The government is keen on offsetting. Official and ministerial flights are offset, as was the 2005 G8 summit in Gleneagles.
But there is growing doubt about its real worth, about whether all the schemes brokered by NGOs and private companies lead to real emissions cuts. So doubtful is the government that it is already consulting on setting a code of practice for the industry.
The draft bill does not make clear how much offsetting should contribute to the five-yearly, 2020 and 2050 targets. Businesses will be lobbying for as much leeway as possible, environmental groups for the tightest constraints.
Geographically, Britain may be an island - in fact several - but in climate terms, it is not.
This Climate Change Bill and forthcoming energy legislation have to dovetail with the European Union's plans, announced last week, for a 20% cut in greenhouse gas emissions and a 20% renewable share of the energy mix by 2020.

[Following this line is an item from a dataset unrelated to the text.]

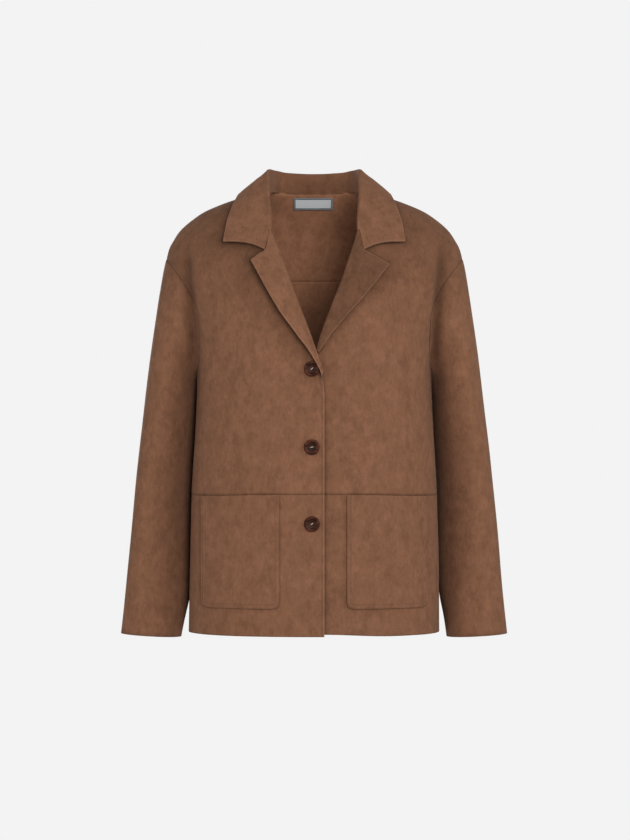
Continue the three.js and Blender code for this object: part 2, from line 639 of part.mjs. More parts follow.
function collarHalf() {
  const frontEdgeLine = COLLAR_OUT.map((t) => {
    const knee = COLLAR_OUT[1];
    if (t <= knee) return gorgeSeam(1, t / knee, SEAM_SHIFT);
    const late = (t - knee) / (1 - knee);
    const x = mix(NOTCH[0] + SEAM_SHIFT, COLLAR_POINT[0], late);
    const z = mix(NOTCH[1] + SEAM_SHIFT / 4, COLLAR_POINT[1], 1 - (1 - late) ** 3);
    return lifted(x, z, mix(COLLAR_FRONT_LIFT, COLLAR_LIFT + 1.5, late));
  });
  const point = frontEdgeLine[frontEdgeLine.length - 1];
  const sections = collarFrames().map((frame, i) => {
    const { start, turn, leaving } = rolled(frame);
    const from = turn[turn.length - 1];
    const end = i === 0 ? point.clone() : seat(vec(...COLLAR[i].edge), COLLAR_LIFT, true);
    const length = from.distanceTo(end);
    const leave = from.clone().addScaledVector(leaving, 0.3 * length);
    const arrive = end.clone().lerp(from, 0.33).addScaledVector(facing(end), 0.04 * length);
    const curve = new THREE.CubicBezierCurve3(from, leave, arrive, end);
    return { start, turn, laid: COLLAR_OUT.map((t) => seat(curve.getPoint(t), COLLAR_LIFT)) };
  });
  // The front edge's own line fades out over the first few stations
  const bend = frontEdgeLine.map((p, j) => p.clone().sub(sections[0].laid[j]));
  return sections.map(({ start, turn, laid }, i) => {
    const fade = Math.max(0, 1 - i / 5) ** 1.5;
    const bent = laid.map((p, j) => seat(p.clone().addScaledVector(bend[j], fade), COLLAR_LIFT));
    return [start, start.clone().lerp(turn[0], 0.5), ...turn, ...(i === 0 ? frontEdgeLine : bent)];
  });
}
function collar() {
  const half = collarHalf();
  const grid = [...half.slice(0, -1).map((row) => row.map(mirror)), ...[...half].reverse()];
  const facings = gridFacing(grid);
  SEAM_SHARES.forEach((_, k) => {
    const column = grid[0].length - COLLAR_OUT.length + k;
    [0, grid.length - 1].forEach((row) => facings[row][column].copy(facing(grid[row][column])).negate());
  });
  return shell(grid, moved(grid, facings, DOUBLE));
}
add('collar', collar(), SUEDE);

// Buttons: a dished disc with two holes, lying on the front
function asSolid(geometry) {
  const bare = geometry.index ? geometry.toNonIndexed() : geometry.clone();
  bare.deleteAttribute('normal');
  bare.deleteAttribute('uv');
  const merged = mergeVertices(bare, 1e-4);
  return new wasm.Manifold(new wasm.Mesh({
    numProp: 3,
    vertProperties: merged.attributes.position.array,
    triVerts: new Uint32Array(merged.index.array),
  }));
}
function asGeometry(solid) {
  const mesh = solid.getMesh();
  const geometry = new THREE.BufferGeometry();
  geometry.setAttribute('position', new THREE.BufferAttribute(new Float32Array(mesh.vertProperties), 3));
  geometry.setIndex(new THREE.BufferAttribute(new Uint32Array(mesh.triVerts), 1));
  return geometry;
}
function buttonGeometry() {
  const { radius, rim, dish, dishRadius, hole, spacing } = BUTTON;
  const under = [[0, 0], [radius - 1.6, 0], [radius - 0.4, 0.9], [radius, 2]];
  const over = [[radius - 0.5, rim - 0.7], [radius - 1.7, rim], [dishRadius + 0.6, rim - 0.2]];
  const floor = [[dishRadius - 0.8, rim - dish], [0, rim - dish - 0.2]];
  const profile = [...under, ...over, ...floor].map(([r, h]) => new THREE.Vector2(r, h));
  let solid = asSolid(new THREE.LatheGeometry(profile, 28));
  [-1, 1].forEach((way) => {
    const bore = new THREE.CylinderGeometry(hole, hole, rim * 3, 10);
    bore.translate(way * spacing, 0, 0);
    solid = solid.subtract(asSolid(bore));
  });
  return asGeometry(solid);
}
const disc = buttonGeometry();
BUTTON.levels.forEach((z, i) => {
  const p = onForm(BUTTON.x, z, true);
  const out = facing(p);
  const mesh = add(`button_${i + 1}`, disc, HORN);
  mesh.quaternion.setFromUnitVectors(vec(0, 1, 0), out);
  mesh.rotateY(THREE.MathUtils.degToRad(BUTTON.turn));
  mesh.position.copy(p).addScaledVector(out, BUTTON.lift);
});

// A plain woven label, sewn inside the yoke just below the neck seam
const labelGrid = range(2).map((s) => [-1, -0.5, 0, 0.5, 1].map((u) => {
  return onForm(LABEL.x + u * LABEL.half, mix(LABEL.bottom, LABEL.top, s), false);
}));
add('label', trunkWall(labelGrid, LABEL.thickness, () => -CLOTH - LABEL.gap), WOVEN);

export default root;
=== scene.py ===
import math

import bmesh
import bpy
import numpy as np
from mathutils import Matrix, Vector, noise
from mathutils.bvhtree import BVHTree
from mathutils.kdtree import KDTree


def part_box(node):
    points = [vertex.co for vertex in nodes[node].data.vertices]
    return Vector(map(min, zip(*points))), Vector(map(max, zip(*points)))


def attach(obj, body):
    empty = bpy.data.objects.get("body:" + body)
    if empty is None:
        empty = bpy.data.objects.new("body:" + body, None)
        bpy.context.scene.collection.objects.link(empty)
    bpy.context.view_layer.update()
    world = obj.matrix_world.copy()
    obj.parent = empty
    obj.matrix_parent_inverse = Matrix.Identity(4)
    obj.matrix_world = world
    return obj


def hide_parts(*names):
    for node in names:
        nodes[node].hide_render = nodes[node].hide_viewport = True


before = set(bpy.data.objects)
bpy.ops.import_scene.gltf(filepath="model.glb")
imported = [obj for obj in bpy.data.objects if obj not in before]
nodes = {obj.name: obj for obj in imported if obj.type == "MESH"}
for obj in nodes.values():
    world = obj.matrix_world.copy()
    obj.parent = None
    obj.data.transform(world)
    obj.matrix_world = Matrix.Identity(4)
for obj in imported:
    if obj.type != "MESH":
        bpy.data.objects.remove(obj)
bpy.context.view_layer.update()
scene = bpy.context.scene
MM = 0.001

# %% [markdown]
# The camera comes first, because every later choice is judged through it. The photo was taken level
# with the middle of the jacket from about four metres away. Its long side takes in 1218 mm there, and
# Blender's sensor width belongs to the long side, so the focal length follows from those two numbers.

# %% Camera
CAMERA_DISTANCE = 4.2
LONG_SIDE_SEEN = 1.218
SENSOR = 36.0
SEEN_MIDDLE_X, SEEN_MIDDLE_Z = 0.001, -0.326


def added(name, data):
    """A new object in the scene, made of a mesh, a lamp, a camera or a curve."""
    obj = bpy.data.objects.new(name, data)
    scene.collection.objects.link(obj)
    return obj


camera_data = bpy.data.cameras.new("photo_view")
camera_data.sensor_width = SENSOR
camera_data.lens = SENSOR * CAMERA_DISTANCE / LONG_SIDE_SEEN
camera = added("photo_view", camera_data)
camera.location = (SEEN_MIDDLE_X, -CAMERA_DISTANCE, SEEN_MIDDLE_Z)
camera.rotation_euler = (math.radians(90), 0, 0)
scene.camera = camera
print("lens:", round(camera_data.lens, 1))

# %% [markdown]
# A plain studio: an even pale surround that lights the suede from everywhere, a pale floor of the same
# tone, and four soft lamps. The key lamp is in front, above the collar and a little to the right. The
# side lamp and the fill round the sleeves off, and the rear lamp lights the back. The surround is one
# brightness to look at and another as a light, which a Light Path node tells apart. The plain view
# transform keeps the browns as they are mixed.

# %% Studio
PALE = 0.896  # how bright the surround looks
AROUND = 0.5  # and how much of it lights the jacket
WHITE = (1, 1, 1, 1)
BLACK = (0, 0, 0, 1)
LAMP_AIM = Vector((0, 0, -0.3))
FLOOR_Z, FLOOR_HALF = -1.3, 9
scene.view_settings.view_transform = "Standard"


def seen_or_lighting(tree):
    """PALE where the surround is looked at, AROUND where it lights something."""
    mix = tree.nodes.new("ShaderNodeMix")
    mix.inputs[2].default_value = AROUND
    mix.inputs[3].default_value = PALE
    tree.links.new(tree.nodes.new("ShaderNodeLightPath").outputs["Is Camera Ray"], mix.inputs[0])
    return mix.outputs[0]


def new_finish(name):
    """A new material, its node tree and its main shader."""
    material = bpy.data.materials.new(name)
    material.use_nodes = True
    return material, material.node_tree, material.node_tree.nodes["Principled BSDF"]


def lamp(name, place, size, power):
    data = bpy.data.lights.new(name, "AREA")
    data.shape = "DISK"
    data.size = size
    data.energy = power
    obj = added(name, data)
    obj.location = place
    obj.rotation_euler = (LAMP_AIM - Vector(place)).to_track_quat("-Z", "Y").to_euler()


world = bpy.data.worlds.new("studio")
world.use_nodes = True
background = world.node_tree.nodes["Background"]
background.inputs["Color"].default_value = WHITE
world.node_tree.links.new(seen_or_lighting(world.node_tree), background.inputs["Strength"])
scene.world = world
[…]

Mechanisms are unclear, as - again - are sanctions for missing the targets.
Then there is the global context, where, through the G8 and the United Nations, European leaders are pursuing the dream of a global emissions deal.
But putting the UK and EU actions together, it is possible to begin to sketch out what a low-carbon Britain might look like.

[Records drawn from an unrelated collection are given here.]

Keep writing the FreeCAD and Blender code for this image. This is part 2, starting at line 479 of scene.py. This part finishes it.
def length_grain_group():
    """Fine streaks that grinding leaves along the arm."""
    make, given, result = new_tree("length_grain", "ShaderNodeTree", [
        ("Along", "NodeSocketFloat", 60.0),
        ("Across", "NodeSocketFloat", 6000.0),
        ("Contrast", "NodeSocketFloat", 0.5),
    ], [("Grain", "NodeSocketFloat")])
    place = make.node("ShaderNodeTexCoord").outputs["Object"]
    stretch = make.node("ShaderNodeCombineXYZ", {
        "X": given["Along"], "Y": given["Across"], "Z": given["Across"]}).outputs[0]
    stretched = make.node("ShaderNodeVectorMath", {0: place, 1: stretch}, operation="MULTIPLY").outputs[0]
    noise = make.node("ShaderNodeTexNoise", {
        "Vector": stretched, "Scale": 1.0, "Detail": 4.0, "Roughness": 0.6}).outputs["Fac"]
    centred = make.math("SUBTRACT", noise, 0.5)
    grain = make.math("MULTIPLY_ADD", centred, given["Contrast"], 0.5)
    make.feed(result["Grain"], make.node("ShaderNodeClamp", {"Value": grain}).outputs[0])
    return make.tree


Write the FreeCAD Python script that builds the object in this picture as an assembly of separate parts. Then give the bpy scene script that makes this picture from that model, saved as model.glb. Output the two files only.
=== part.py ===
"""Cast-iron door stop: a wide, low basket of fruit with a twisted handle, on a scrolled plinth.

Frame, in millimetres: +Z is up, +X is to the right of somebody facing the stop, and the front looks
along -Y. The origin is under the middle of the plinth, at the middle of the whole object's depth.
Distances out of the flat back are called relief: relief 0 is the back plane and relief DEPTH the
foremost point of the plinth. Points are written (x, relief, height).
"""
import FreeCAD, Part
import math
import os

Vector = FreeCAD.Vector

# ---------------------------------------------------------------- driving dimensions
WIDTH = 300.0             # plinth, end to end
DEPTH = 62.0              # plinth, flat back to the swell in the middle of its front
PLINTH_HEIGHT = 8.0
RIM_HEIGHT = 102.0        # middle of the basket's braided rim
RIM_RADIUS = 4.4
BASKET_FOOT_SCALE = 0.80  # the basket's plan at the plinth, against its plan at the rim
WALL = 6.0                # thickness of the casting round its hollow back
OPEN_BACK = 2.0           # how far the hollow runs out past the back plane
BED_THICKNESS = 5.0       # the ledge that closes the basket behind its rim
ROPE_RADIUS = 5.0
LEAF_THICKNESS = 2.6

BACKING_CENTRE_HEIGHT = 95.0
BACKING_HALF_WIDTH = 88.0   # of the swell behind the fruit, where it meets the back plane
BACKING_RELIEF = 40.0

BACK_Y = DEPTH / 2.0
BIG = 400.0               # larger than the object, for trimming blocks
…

Gordon Brown has pledged measures on household emissions
Emissions from electricity generation and heavy industry are the easiest to tackle, because there are relatively few players and because much of the technology is proven.
By 2020, assuming everyone plays ball, we would see a spread of renewable energy generation, with perhaps one-fifth of Britain's electricity coming from onshore and offshore wind turbines and a smaller slice from whichever marine technologies prove the most efficient and economic.
Gordon Brown spoke on Monday of measures for households, and if he follows through we would see insulation and microgeneration spreading into homes and communities, though not nearly as fast as some lobby groups would like.
Fuel pumps will presumably be dispensing mixtures containing fair proportions of biodiesel and perhaps ethanol, with cars equipped to run on a range of fuels as they are currently in Brazil.
Flights are another matter. The EU is determined to have them included in its Emissions Trading Scheme - but with a number of UK airports embarking on expansion plans, it is difficult to see that Britons will be flying less by 2020.
And the impact of Britain's adventure on the rest of the world?
Politically, it is likely to be well received in many European capitals and by the US Democratic party. How it will play with the major developing world governments is another matter; some may love the investments that offsetting can bring, without seeing any need to follow suit.
Tackling emissions globally, as Mr Brown acknowledged this week, requires some kind of global deal. And that, even with Britain cutting a dash on the world stage with its shiny new climate legislation, remains elusive.